Ой, лучше не вспоминать.

– Там тоже никаких побед.

Ну поскольку мы оба историки, ну доживем до 23 февраля, скажем: «Ребята, на самом деле у нас все в порядке, армия у нас прекрасная». Но вот причем тут 23 февраля – вообще понять невозможно.

– Так в том-то и дело. Воззвание Владимира Ильича Ленина «Отечество в опасности!», и тоже, в общем, никаких побед Красной армии там не было.

Ну, мягко говоря.

– Да. Так и, собственно говоря, почему мы вообще к Красной армии должны привязываться? Но это если рассуждать вот так педантично, с придирками и прочее.

Вы знаете…

– На самом деле это особого значения не имеет.

А что имеет значение?

– Как это выражение, да, «красота в глазах смотрящего». Так вот, собственно говоря, значение того или иного мы конструируем сами. Можно придумать любую дату, обоснование тоже можно, как это, помните, на истфаке было, что историки, они под любое действие теоретическую базу подведут. На самом деле имеет смысл некий ритуал, который, в общем, этих самых людей объединяет, некий символ.

Ну на самом деле это очень хороший праздник по сути своей, это очень приятно, понимаете.

– К тому же, нет, на самом деле, конечно, главный-то День национального единства у нас все равно 9 мая.

Да, вот абсолютно согласна с вами.

– Это вот истинное, полное, так далее. Вот тут тоже, кстати сказать, вокруг этого дня, понятно, что зачастую его пытаются, скажем так, сильно…

Ну это черта с два!

– Вы не о том сейчас подумали. Я-то говорю сейчас о другом.

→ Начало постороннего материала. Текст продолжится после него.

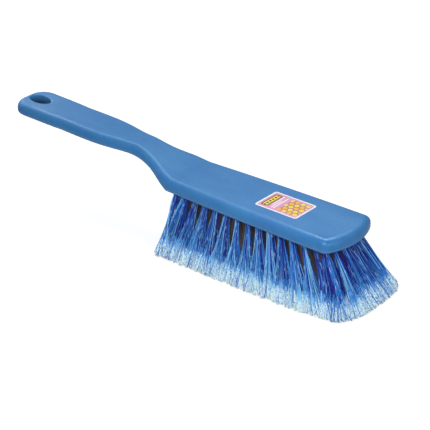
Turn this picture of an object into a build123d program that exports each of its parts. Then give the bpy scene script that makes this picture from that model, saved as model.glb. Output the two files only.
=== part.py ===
from build123d import *
import os

# Hand brush: a one-piece block and handle, tufts of folded filament, the flat-wire anchors that hold
# them, and a label. +X runs from the handle to the toe of the block, +Y across it, +Z up. The brush
# stands on its trimmed bristle tips at z = 0, and the origin is under the middle of the whole brush.
# A station is a distance measured back from the toe of the block.

# Block
MOULDING_LENGTH = 316.0
TRIM_LENGTH = 42.5
BLOCK_THICKNESS = 9.8
TOE_HALF_WIDTH = 27.1
MIDDLE_HALF_WIDTH = 26.2
MIDDLE_STATION = 75.0
HEEL_HALF_WIDTH = 23.3
SIDE_END_STATION = 151.0
HEEL_STATION = 153.9
TOE_BOW = 7.4
TOE_CORNER_RADIUS = 5.5

# Neck and grip: half-widths at their stations
NECK_OUTLINE = [(161.0, 21.4), (171.0, 17.4), (182.0, 14.2), (195.0, 12.9), (210.0, 14.7), (226.0, 17.0)]
GRIP_OUTLINE = [(262.0, 17.3)]
END_HALF_WIDTH = 18.1
END_CORNER_RADIUS = 14.0

# Gooseneck: heights of the grip over the flat top and the flat underside of the block
RAMP_STATION = 150.5
CREST_STATION = 190.6
CREST_RISE = 11.0
END_RISE = 14.4
GOOSENECK_RADIUS = 40.0
ARCH_STATION = 200.0
ARCH_RISE = 12.8
END_UNDER_RISE = 15.8

# Rounded edges
TOP_EDGE_RADIUS = 5.2
LOWER_EDGE_RADIUS = 1.6
HEEL_EDGE_RADIUS = 3.0

# Hanging hole through the end of the grip
HOLE_STATION = 300.5
HOLE_LENGTH = 19.2
HOLE_WIDTH = 11.6
HOLE_RIM_RADIUS = 1.2

# Label, flush in a shallow recess
LABEL_STATION = 61.6
LABEL_LENGTH = 36.4
LABEL_WIDTH = 25.2
LABEL_CORNER_RADIUS = 2.0
LABEL_THICKNESS = 0.2

# Tufts: columns along the block, rows across it
COLUMNS = 15
ROWS = 5
HEEL_COLUMN_STATION = 146.4
TOE_COLUMN_STATION = 14.5
ROW_REACH = 18.0

# Spread of the trimmed tips: they stand out past the toe and both sides
TIP_FLARE_TOE = 20.0
TIP_HEEL_STATION = 147.0
TIP_HALF_WIDTH = 43.0
TIP_BOW = 7.0
TIP_CORNER_PULL = 4.5
TIP_SIDE_PULL = 8.5
CORNER_POWER = 6

# Strands of a tuft: a small grid that spreads from root to tip
STRANDS_ALONG = 2
STRANDS_ACROSS = 3
ROOT_SPACING = 1.55
ROOT_THICKNESS = 1.25
TIP_THICKNESS = 3.5
STRAND_ROOT_DEPTH = 0.5

# Slices of the underside that carry the tufts, let into a pocket of the moulding
SLICE_THICKNESS = 2.0
POCKET_INSET = 2.4
POCKET_HEEL_STATION = 150.4

# Blind hole of a tuft, and the flat-wire anchor across it
TUFT_HOLE_RADIUS = 2.1
TUFT_HOLE_DEPTH = 7.0
ANCHOR_LENGTH = 5.0
ANCHOR_THICKNESS = 0.5
ANCHOR_WIDTH = 1.6
ANCHOR_DEPTH = 5.2

OVERALL_LENGTH = MOULDING_LENGTH + TIP_FLARE_TOE
TOE_X = OVERALL_LENGTH / 2 - TIP_FLARE_TOE
UNDERSIDE = TRIM_LENGTH
TOP = UNDERSIDE + BLOCK_THICKNESS
COLUMN_PITCH = (HEEL_COLUMN_STATION - TOE_COLUMN_STATION) / (COLUMNS - 1)
LAST_ALONG = COLUMNS * STRANDS_ALONG - 1
LAST_ACROSS = ROWS * STRANDS_ACROSS - 1
PAST = 10.0


def at(station):
    """X of a station."""
    return TOE_X - station


# Block and handle


def side_arc(inset, heel_station, side):
    """One long side of the block, from the toe to the heel."""
    return ThreePointArc(
        (at(TOE_BOW), side * (TOE_HALF_WIDTH - inset)),
        (at(MIDDLE_STATION), side * (MIDDLE_HALF_WIDTH - inset)),
        (at(heel_station), side * (HEEL_HALF_WIDTH - inset)),
    )


def toe_arc(inset):
    """The bowed toe, from one side of the block to the other."""
    return ThreePointArc(
        (at(TOE_BOW), TOE_HALF_WIDTH - inset),
        (at(inset), 0),
        (at(TOE_BOW), inset - TOE_HALF_WIDTH),
    )


def round_toe(outline, radius):
    """Round the two corners of an outline at the toe."""
    return fillet(outline.vertices().sort_by(Axis.X)[-2:], radius)


def handle_side(side):
    """One side of the moulding from the toe to the rounded end of the grip."""
    block_side = side_arc(0, SIDE_END_STATION, side)
    corner = (at(MOULDING_LENGTH - END_CORNER_RADIUS), side * END_HALF_WIDTH)
    middle = [(at(station), side * half_width) for station, half_width in NECK_OUTLINE + GRIP_OUTLINE]
    waist = Spline([block_side @ 1, *middle, corner], tangents=[block_side % 1, (-1, 0)])
    end_corner = JernArc(corner, (-1, 0), END_CORNER_RADIUS, side * 90)
    return [block_side, waist, end_corner]


def moulding_plan():
    """Outline of the block and handle from above."""
    left = handle_side(1)
    right = handle_side(-1)
    end = Line(left[-1] @ 1, right[-1] @ 1)
    return round_toe(make_face([toe_arc(0), *left, end, *right]), TOE_CORNER_RADIUS)


def moulding_profile():
    """Outline of the block and handle from the side, running past both ends."""
    front = at(-PAST)
    back = at(MOULDING_LENGTH + PAST)
    upper = FilletPolyline(
        (front, TOP),
        (at(RAMP_STATION), TOP),
        (at(CREST_STATION), TOP + CREST_RISE),
        (back, TOP + END_RISE),
        radius=GOOSENECK_RADIUS,
    )
    grip_under = Line((back, UNDERSIDE + END_UNDER_RISE), (at(ARCH_STATION), UNDERSIDE + ARCH_RISE))
    arch = TangentArc(grip_under @ 1, (at(HEEL_STATION), UNDERSIDE), tangent=grip_under % 1)
    lower = Polyline(arch @ 1, (front, UNDERSIDE), (front, TOP))
    close = Line((back, TOP + END_RISE), (back, UNDERSIDE + END_UNDER_RISE))
    return make_face([upper, close, grip_under, arch, lower])


def rim(faces):
    """Edges that border a group of faces."""
    edges = [edge for face in faces for edge in face.edges()]
    return [edge for edge in edges if edges.count(edge) == 1]


def moulding_body():
    """Block and handle with their rounded edges, before any hole."""
    plan = extrude(moulding_plan(), TOP + END_RISE + PAST)
    profile = extrude(Plane.XZ * moulding_profile(), TOE_HALF_WIDTH + PAST, both=True)
    body = plan & profile
    under = body.faces().sort_by(Axis.Z)[0]
    body = fillet(under.edges().sort_by(Axis.X)[0], HEEL_EDGE_RADIUS)
    lower_faces = body.faces().filter_by(lambda face: face.normal_at().Z < -0.5)
    body = fillet(rim(lower_faces), LOWER_EDGE_RADIUS)
    upper_faces = body.faces().filter_by(lambda face: face.normal_at().Z > 0.5)
    return fillet(rim(upper_faces), TOP_EDGE_RADIUS)


def hanging_hole(body):
    """Cut the oval hole through the grip and round its rims."""
    oval = Ellipse(HOLE_LENGTH / 2, HOLE_WIDTH / 2)
    cutter = Pos(at(HOLE_STATION), 0, UNDERSIDE) * extrude(oval, TOP)
    body = body - cutter
    rims = body.edges().filter_by(lambda edge: edge.is_closed)
    return fillet(rims, HOLE_RIM_RADIUS)


def pocket():
    """The space in the underside that the slices fill."""
    heel = at(POCKET_HEEL_STATION)
    left = side_arc(POCKET_INSET, POCKET_HEEL_STATION, 1)
    right = side_arc(POCKET_INSET, POCKET_HEEL_STATION, -1)
    outline = make_face([toe_arc(POCKET_INSET), left, Line(left @ 1, right @ 1), right])
    outline = round_toe(outline, TOE_CORNER_RADIUS - POCKET_INSET)
    return Pos(0, 0, UNDERSIDE) * extrude(outline, SLICE_THICKNESS)


# Label


def label():
    """The label, which fills its recess in the top of the block."""
    outline = RectangleRounded(LABEL_LENGTH, LABEL_WIDTH, LABEL_CORNER_RADIUS)
    return Pos(at(LABEL_STATION), 0, TOP) * extrude(outline, -LABEL_THICKNESS)


# Tufts


def tuft_root(column, row):
    """Middle of a tuft hole on the underside."""
    across = 2 * row / (ROWS - 1) - 1
    return Vector(at(HEEL_COLUMN_STATION - column * COLUMN_PITCH), across * ROW_REACH, UNDERSIDE)


def tip_point(column, row, place_along, place_across):
    """Middle of a strand tip. The tips fill a bowed and rounded outline evenly."""
    along = (column * STRANDS_ALONG + place_along) / LAST_ALONG
    across = 2 * (row * STRANDS_ACROSS + place_across) / LAST_ACROSS - 1
    heel_x = at(TIP_HEEL_STATION) + TIP_THICKNESS / 2
    toe_x = at(-TIP_FLARE_TOE) - TIP_THICKNESS / 2
    toe_x = toe_x - TIP_BOW * across**2 - TIP_CORNER_PULL * across**CORNER_POWER
    reach = TIP_HALF_WIDTH - TIP_THICKNESS / 2 - TIP_SIDE_PULL * along**CORNER_POWER
    return Vector(heel_x + (toe_x - heel_x) * along, across * reach, 0)


def tuft_axis(column, row):
    """Plane on the root of a tuft, whose normal runs up into the block along the tuft's lean."""
    root = tuft_root(column, row)
    middle_along = (STRANDS_ALONG - 1) / 2
    middle_across = (STRANDS_ACROSS - 1) / 2
    tip = tip_point(column, row, middle_along, middle_across)
    return Plane(origin=root, x_dir=(0, 1, 0), z_dir=root - tip)


def strand(column, row, place_along, place_across):
    """One strand: a four-sided taper from inside the slice to a flat tip on the ground."""
    root = tuft_root(column, row) + Vector(
        (place_along - (STRANDS_ALONG - 1) / 2) * ROOT_SPACING,
        (place_across - (STRANDS_ACROSS - 1) / 2) * ROOT_SPACING,
        STRAND_ROOT_DEPTH,
    )
    tip = tip_point(column, row, place_along, place_across)
    sections = [
        Location(root) * Rectangle(ROOT_THICKNESS, ROOT_THICKNESS),
        Location(tip) * Rectangle(TIP_THICKNESS, TIP_THICKNESS),
    ]
    return loft(sections, ruled=True)


def tuft_root_plug(column, row):
    """The doubled root of a tuft, which fills its blind hole."""
    depth = TUFT_HOLE_DEPTH - SLICE_THICKNESS
    centre = SLICE_THICKNESS + depth / 2
    return tuft_axis(column, row) * Pos(0, 0, centre) * Cylinder(TUFT_HOLE_RADIUS, depth)


def anchor(column, row):
    """Flat wire that lies in the fold of a tuft, with both ends in the block."""
    wire = Box(ANCHOR_LENGTH, ANCHOR_THICKNESS, ANCHOR_WIDTH)
    return tuft_axis(column, row) * Pos(0, 0, ANCHOR_DEPTH) * wire


def slice_of_underside(column):
    """The part of the underside that carries one column of tufts."""
    heel_end = at(HEEL_COLUMN_STATION - (column - 0.5) * COLUMN_PITCH)
    toe_end = heel_end + COLUMN_PITCH
    if column == 0:
        heel_end = at(HEEL_STATION)
    if column == COLUMNS - 1:
        toe_end = at(0)
    middle = ((heel_end + toe_end) / 2, 0, UNDERSIDE + SLICE_THICKNESS / 2)
    return pocket() & Location(middle) * Box(toe_end - heel_end, 2 * TOE_HALF_WIDTH, SLICE_THICKNESS)


def tuft_column(column):
    """One column of tufts on its slice, with room for the anchors."""
    strands = [
        strand(column, row, place_along, place_across)
        for row in range(ROWS)
        for place_along in range(STRANDS_ALONG)
        for place_across in range(STRANDS_ACROSS)
    ]
    plugs = [tuft_root_plug(column, row) for row in range(ROWS)]
    anchors = [anchor(column, row) for row in range(ROWS)]
    return slice_of_underside(column).fuse(*strands, *plugs).cut(*anchors)


# Nodes


def block_and_handle():
    """The moulding with its hanging hole, label recess, pocket, tuft holes and anchor slots."""
    tufts = [(column, row) for column in range(COLUMNS) for row in range(ROWS)]
    holes = [tuft_root_plug(*place) for place in tufts]
    slots = [anchor(*place) for place in tufts]
    return hanging_hole(moulding_body()).cut(label(), pocket(), *holes, *slots)


def write(name, shape):
    """Save one node."""
    export_step(shape, f"parts/{name}.step")


os.makedirs("parts", exist_ok=True)
write("block_and_handle", block_and_handle())
write("label", label())
for column in range(COLUMNS):
    write(f"tufts_{column + 1:02d}", tuft_column(column))
    write(f"anchors_{column + 1:02d}", Compound([anchor(column, row).solid() for row in range(ROWS)]))
print("strands", COLUMNS * ROWS * STRANDS_ALONG * STRANDS_ACROSS)
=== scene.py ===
import math
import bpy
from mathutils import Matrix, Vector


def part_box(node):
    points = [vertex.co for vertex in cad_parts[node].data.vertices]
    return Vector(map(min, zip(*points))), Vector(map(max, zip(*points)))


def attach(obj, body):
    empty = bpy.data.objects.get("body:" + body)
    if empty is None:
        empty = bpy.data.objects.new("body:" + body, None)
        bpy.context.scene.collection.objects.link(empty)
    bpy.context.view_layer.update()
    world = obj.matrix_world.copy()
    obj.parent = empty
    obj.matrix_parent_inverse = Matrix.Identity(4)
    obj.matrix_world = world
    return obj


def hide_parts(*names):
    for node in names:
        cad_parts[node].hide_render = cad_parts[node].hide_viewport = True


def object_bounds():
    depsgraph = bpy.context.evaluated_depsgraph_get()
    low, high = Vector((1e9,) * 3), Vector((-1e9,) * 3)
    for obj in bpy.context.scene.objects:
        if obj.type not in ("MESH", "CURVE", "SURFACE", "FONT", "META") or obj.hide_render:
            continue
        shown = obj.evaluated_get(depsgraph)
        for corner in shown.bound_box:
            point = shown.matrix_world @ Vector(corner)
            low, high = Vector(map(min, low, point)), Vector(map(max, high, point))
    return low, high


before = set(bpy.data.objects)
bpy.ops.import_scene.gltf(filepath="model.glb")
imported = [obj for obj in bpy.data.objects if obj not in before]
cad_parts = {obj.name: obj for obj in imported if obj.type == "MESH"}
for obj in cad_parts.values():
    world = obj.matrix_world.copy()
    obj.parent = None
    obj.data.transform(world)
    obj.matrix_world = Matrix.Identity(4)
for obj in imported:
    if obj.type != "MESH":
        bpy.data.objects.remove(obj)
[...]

Я вообще только хорошее думаю про это.

– Сильно упростить. Сильно упростить. И это вызывает, это на самом деле вызывает определенные конфликты и душевные травмы у многих людей, да, потому что ну тоже, в общем-то, война-то была непростая.

Значит, я вам вот что скажу. Знаете, что мне очень нравится среди оценок исторических событий? Прошло 70 лет, это никакое время. Я вспоминаю, как Джон Лай приехал в Париж и его спросили, как он относится, как он оценивает значение великой французской революции. Так замечательный китаец сказал, что времени слишком мало прошло, чтобы оценивать такое событие, понимаете? Вот скажите, вот у меня есть ощущение, что у нас есть ощущение такое, что у нас всегда были патриоты, мы всегда были патриоты и вся наша борьба – с псами-рыцарями, с тевтонами, с монголо-татарами, поляками, французами, и так далее – это есть проявление патриотизма. С другой стороны, а понятие патриот, как термин и как характеристика устоявшихся общественных связей, это когда возникло исторически?

– Ой, вы бы мне заранее этот вопрос задали и я бы немножко подготовился, все-таки я не специалист.

У меня времени не было.

– Я понимаю. Поэтому я тут боюсь ошибиться, но…

Давайте не вообще, а хотя бы по странам. Франция, например?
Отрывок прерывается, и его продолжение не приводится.